Yeah, I get the idea that after you clean something there's more pubic hair on it than when you started. Is this really an "Enchanted Evening"? It seems like it only ruins housework and nudity. You have the personality of a bag of snakes and now you want to take your balls out while you wash dishes? Everything that you think is romance is what ancient people used to make their women sterile.
If you suggest this idea, your lover will react as if gallons of black fluid started spraying out of your mouth. This is skull-fucking crazy and so needlessly annoying to the rest of the world. I'm starting to get the feeling that Godek's boner can only come out when everything around him is trying to kill him. Which is probably why foreplay for him is fingering Old World lab apes.
And if your date doesn't speak English, this is a great way to warn her you're going to murder her.
I'm sure she'll have a blast too, Godek.
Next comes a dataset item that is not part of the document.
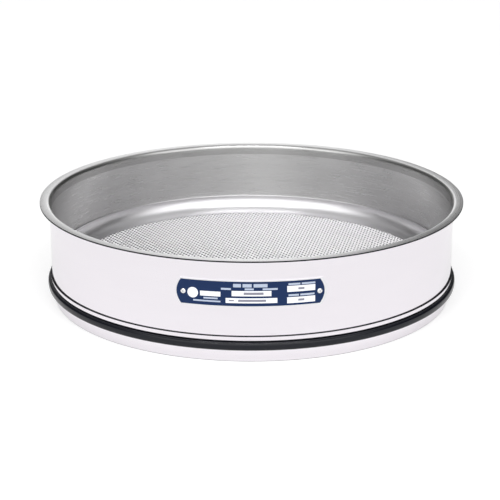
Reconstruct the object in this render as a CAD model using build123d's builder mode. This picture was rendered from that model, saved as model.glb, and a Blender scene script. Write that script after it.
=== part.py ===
"""Test sieve, 300 mm nominal: a frame soldered into a skirt, with woven wire cloth clamped between them.

Millimetres, +Z up, the skirt's underside at z = 0, the name plate on the -Y side.
"""
from build123d import *
from math import cos, degrees, floor, radians, sin, sqrt
import os

# Sheet metal, shared by the frame, the skirt and the retaining ring
sheet = 1.0
solder_gap = 0.1

# Upper frame
bore_radius = 150.0
overall_height = 74.0
rim_reach = 7.0
rim_bend = 1.4
seat_taper = 0.1

# Wire cloth, and how many of its wires one ridge of the wall stands for
wire = 0.8
opening = 1.6
cloth_lean = 10.75
woven_margin = 0.5
wires_per_ridge = 2

# Retaining ring
cove_radius = 11.6
cove_flats = 3
leg_height = 0.5

# Skirt
skirt_clearance = 0.4
skirt_depth = 15.0
neck_depth = 1.4
cup_bend = 1.0
collar_height = 3.0

# Rubber ring round the skirt
o_ring_height = 5.8
o_ring_thickness = 4.5
o_ring_corner = 1.7
o_ring_gap = 0.1

# Name plate and the welded studs that hold it
plate_length = 103.5
plate_height = 19.0
plate_end_rise = 3.4
plate_sheet = 0.5
plate_centre_height = 49.0
stud_inset = 5.5
stud_head_radius = 1.85
stud_head_height = 0.8
stud_shank_radius = 1.2
stud_clearance = 0.05

# Radii that follow
wall_radius = bore_radius + sheet
rim_radius = wall_radius + rim_reach
skirt_radius = bore_radius - skirt_clearance
neck_radius = skirt_radius - neck_depth
cup_radius = wall_radius + solder_gap
collar_radius = cup_radius + sheet
leg_radius = bore_radius - solder_gap
clear_radius = leg_radius - sheet - cove_radius
woven_radius = clear_radius + woven_margin
plate_radius = wall_radius + plate_sheet
o_ring_inner = skirt_radius + o_ring_gap
o_ring_outer = o_ring_inner + o_ring_thickness

# Levels that follow
cloth_bottom = skirt_depth + sheet
cloth_thickness = 2 * wire
cloth_top = cloth_bottom + cloth_thickness
collar_top = cloth_bottom + collar_height
ring_top = cloth_top + cove_radius + leg_height
o_ring_top = skirt_depth - o_ring_gap
o_ring_bottom = o_ring_top - o_ring_height
neck_bottom = o_ring_bottom - o_ring_gap
stud_angle = degrees((plate_length / 2 - stud_inset) / plate_radius)


def stud_plane(side):
    """Plane on the outside of the plate at one stud, facing out."""
    front = Plane(origin=(0, 0, plate_centre_height), x_dir=(1, 0, 0), z_dir=(0, -1, 0))
    return front.rotated((0, 0, side * stud_angle)).offset(plate_radius)


# Upper frame: a tube whose top is turned out into a flat rim. Its foot stands on the cloth's edge,
# and its seat below the retaining ring's top opens slightly towards that foot.
with BuildPart() as upper_frame:
    with BuildSketch(Plane.XZ):
        with BuildLine():
            Polyline(
                (wall_radius, cloth_top),
                (wall_radius, overall_height - sheet),
                (rim_radius, overall_height - sheet),
                (rim_radius, overall_height),
                (bore_radius + rim_bend, overall_height),
                (bore_radius, overall_height - rim_bend),
                (bore_radius, ring_top),
                (bore_radius + seat_taper, cloth_top),
                close=True,
            )
        make_face()
    revolve(axis=Axis.Z)
upper_frame.part.label = "upper_frame"

# Wire cloth: one wall as thick as two crossed wires, plain where it is clamped. The ridges between its
# gaps stand for the wires that run away from the plate, at their real lean.
gap_width = wires_per_ridge * opening
gap_pitch = wires_per_ridge * (wire + opening)
gap_count = floor(2 * woven_radius / gap_pitch)
gaps_across = [(gap - (gap_count - 1) / 2) * gap_pitch for gap in range(gap_count)]
with BuildPart() as wire_cloth:
    with BuildSketch(Plane.XY.offset(cloth_bottom)):
        Circle(wall_radius)
    extrude(amount=cloth_thickness)
    with BuildSketch(Plane.XY.offset(cloth_bottom).rotated((0, 0, -cloth_lean))):
        for across in gaps_across:
            with Locations((across, 0)):
                Rectangle(gap_width, 2 * sqrt(woven_radius**2 - (abs(across) + gap_width / 2) ** 2))
    extrude(amount=cloth_thickness, mode=Mode.SUBTRACT)
wire_cloth.part.label = "wire_cloth"

# Retaining ring: a leg against the bore, then a cove that sweeps in and thins to its edge on the cloth.
cove_angles = [radians(90 * flat / cove_flats) for flat in range(cove_flats + 1)]
cove_level = cloth_top + cove_radius
with BuildPart() as retaining_ring:
    with BuildSketch(Plane.XZ):
        with BuildLine():
            Polyline(
                *[(clear_radius + cove_radius * sin(a), cove_level - cove_radius * cos(a)) for a in cove_angles],
                (leg_radius - sheet, ring_top),
                (leg_radius, ring_top),
                (leg_radius, cloth_top + cove_radius / 2),
                (leg_radius - cove_radius / 2, cloth_top),
                close=True,
            )
        make_face()
    revolve(axis=Axis.Z)
retaining_ring.part.label = "retaining_ring"

# Skirt: necked for the rubber ring, then turned out and up into a cup that holds the cloth's edge
# and the frame's foot.
with BuildPart() as skirt:
    with BuildSketch(Plane.XZ):
        with BuildLine():
            Polyline(
                (skirt_radius - sheet, 0),
                (skirt_radius, 0),
                (skirt_radius, neck_bottom),
                (neck_radius, skirt_depth),
                (collar_radius - cup_bend, skirt_depth),
                (collar_radius, skirt_depth + cup_bend),
                (collar_radius, collar_top),
                (cup_radius, collar_top),
                (cup_radius, cloth_bottom),
                (neck_radius - sheet, cloth_bottom),
                (skirt_radius - sheet, neck_bottom),
                close=True,
            )
        make_face()
    revolve(axis=Axis.Z)
skirt.part.label = "skirt"

# Rubber ring: stretched on the tapered neck under the shoulder, its section a square with the outer
# corners cut off.
with BuildPart() as o_ring:
    with BuildSketch(Plane.XZ):
        with BuildLine():
            Polyline(
                (o_ring_inner, o_ring_bottom),
                (o_ring_outer - o_ring_corner, o_ring_bottom),
                (o_ring_outer, o_ring_bottom + o_ring_corner),
                (o_ring_outer, o_ring_top - o_ring_corner),
                (o_ring_outer - o_ring_corner, o_ring_top),
                (o_ring_inner - neck_depth, o_ring_top),
                close=True,
            )
        make_face()
    revolve(axis=Axis.Z)
o_ring.part.label = "o_ring"

# Name plate: a strip with arched ends, rolled to the wall.
plate_width = 2 * plate_radius * sin(plate_length / 2 / plate_radius)
plate_side = plate_width / 2 - plate_end_rise
with BuildPart() as name_plate:
    with BuildSketch(Plane.XZ.offset(plate_radius + plate_sheet)):
        with BuildLine():
            low = plate_centre_height - plate_height / 2
            high = plate_centre_height + plate_height / 2
            Line((-plate_side, low), (plate_side, low))
            ThreePointArc((plate_side, low), (plate_width / 2, plate_centre_height), (plate_side, high))
            Line((plate_side, high), (-plate_side, high))
            ThreePointArc((-plate_side, high), (-plate_width / 2, plate_centre_height), (-plate_side, low))
        make_face()
    extrude(amount=-plate_radius)
    Cylinder(plate_radius, 2 * overall_height, mode=Mode.INTERSECT)
    Cylinder(wall_radius, 2 * overall_height, mode=Mode.SUBTRACT)
    for side in (-1, 1):
        with Locations(stud_plane(side)):
            Cylinder(stud_shank_radius + stud_clearance, 4 * sheet, mode=Mode.SUBTRACT)
name_plate.part.label = "name_plate"

# Studs: welded to the wall, through the plate, with a head peened over it.
studs = {}
for name, side in (("stud_left", -1), ("stud_right", 1)):
    with BuildPart(stud_plane(side)) as stud:
        Cylinder(stud_shank_radius, plate_sheet, align=(Align.CENTER, Align.CENTER, Align.MAX))
        Cylinder(stud_head_radius, stud_head_height, align=(Align.CENTER, Align.CENTER, Align.MIN))
    stud.part.label = name
    studs[name] = stud.part

os.makedirs("parts", exist_ok=True)
for node in (upper_frame, wire_cloth, retaining_ring, skirt, o_ring, name_plate):
    export_step(node.part, f"parts/{node.part.label}.step")
for name, stud_part in studs.items():
    export_step(stud_part, f"parts/{name}.step")
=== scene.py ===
"""Looks of the test sieve: lathed steel with true bends, woven wire, a printed plate and a rubber ring."""

import math

import bpy
import numpy as np
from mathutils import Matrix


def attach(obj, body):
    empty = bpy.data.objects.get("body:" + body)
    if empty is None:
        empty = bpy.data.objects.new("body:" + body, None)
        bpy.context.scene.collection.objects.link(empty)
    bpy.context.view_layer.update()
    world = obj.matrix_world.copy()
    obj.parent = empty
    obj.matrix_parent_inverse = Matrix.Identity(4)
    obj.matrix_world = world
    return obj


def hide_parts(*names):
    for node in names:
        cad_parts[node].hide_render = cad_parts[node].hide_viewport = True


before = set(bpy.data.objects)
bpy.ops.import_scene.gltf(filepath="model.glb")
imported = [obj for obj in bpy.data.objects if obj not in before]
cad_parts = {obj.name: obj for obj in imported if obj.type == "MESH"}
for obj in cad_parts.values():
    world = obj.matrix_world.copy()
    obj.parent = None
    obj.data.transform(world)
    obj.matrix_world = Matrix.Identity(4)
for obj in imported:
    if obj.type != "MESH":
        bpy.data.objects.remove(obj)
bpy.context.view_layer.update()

MM = 0.001
BODY = "root"

# The sieve in millimetres, +Z up, its foot at 0 and its plate on the -Y side: first the driving sizes.
SHEET = 1.0
SOLDER_GAP = 0.1
BORE = 150.0
TOP = 74.0
RIM_REACH = 7.0
RIM_BEND = 3.0
SEAT_TAPER = 0.1
BAND_LOW = 66.0
WIRE = 0.8
PITCH = 2.4
LEAN = math.radians(10.75)
WOVEN = 149.2
COVE_RADIUS = 11.6
COVE_LEG = 0.5
SKIRT = 149.6
SKIRT_DEPTH = 15.0
NECK_DEPTH = 1.4
NECK_LOW = 9.0
COLLAR_HEIGHT = 3.0
CUP_BEND = 1.4
SEAL_LOW = 9.1
SEAL_HEIGHT = 5.8
SEAL_OUT = 154.2
SEAL_HALF_WIDTH = 3.0
SEAL_SQUARENESS = 0.6
SEAL_LIFT = 0.08
PLATE_LENGTH = 103.5
PLATE_HEIGHT = 19.0
PLATE_MIDDLE = 49.0
PLATE_SHEET = 0.5
PLATE_RISE = 3.4
STUD_INSET = 5.5
STUD_SHANK = 1.2
STUD_HEAD = 1.85

# Radii and levels that follow.
WALL = BORE + SHEET
RIM = WALL + RIM_REACH
NECK = SKIRT - NECK_DEPTH
CUP = WALL + SOLDER_GAP
COLLAR = CUP + SHEET
LEG = BORE - SOLDER_GAP
PLATE_OUT = WALL + PLATE_SHEET
CLOTH_LOW = SKIRT_DEPTH + SHEET
CLOTH_TOP = CLOTH_LOW + 2 * WIRE
RING_TOP = CLOTH_TOP + COVE_RADIUS + COVE_LEG
COLLAR_TOP = CLOTH_LOW + COLLAR_HEIGHT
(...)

And while you're rummaging around that poor woman with a flashlight, I'll get started on her suicide note so that afterward she can just sign her name and be done with it.
And a shark's every sense tells it your wife is a manatee.
I think Indiana Jones would be wondering why his starter is so salty, and Princess Leia would be using The Force to sense ... a presence ... yes ... the annoyed waiter's nuts ... soaking in your soup.
Why would I do any of this? To know what a dead foot feels like when maggots eat it? It's bad enough that this is the same damn enchanted evening suggestion as the one right before it, but those are the four most irritating impersonations you could have picked. I mean, Captain Kirk on a date with Lucille Ball? I think that would go ... a little something like this: AUTHOR GREGORY J.P. GODEK BEATEN TO DEATH BY RESTAURANT. NO ARRESTS MADE. INVESTIGATION CLOSED.
Jesus, it's like all the evil in the world collected inside this one asshole. I'd like to meet Godek's parents so I can ask them if there were skeletons pouring blood on them when he was conceived. His dark mind ... it's what an abortion would think if it knew what was being done to it. When Godek dies, if that's even possible, it will blast a pyre of insects into the sky to devour all our gods.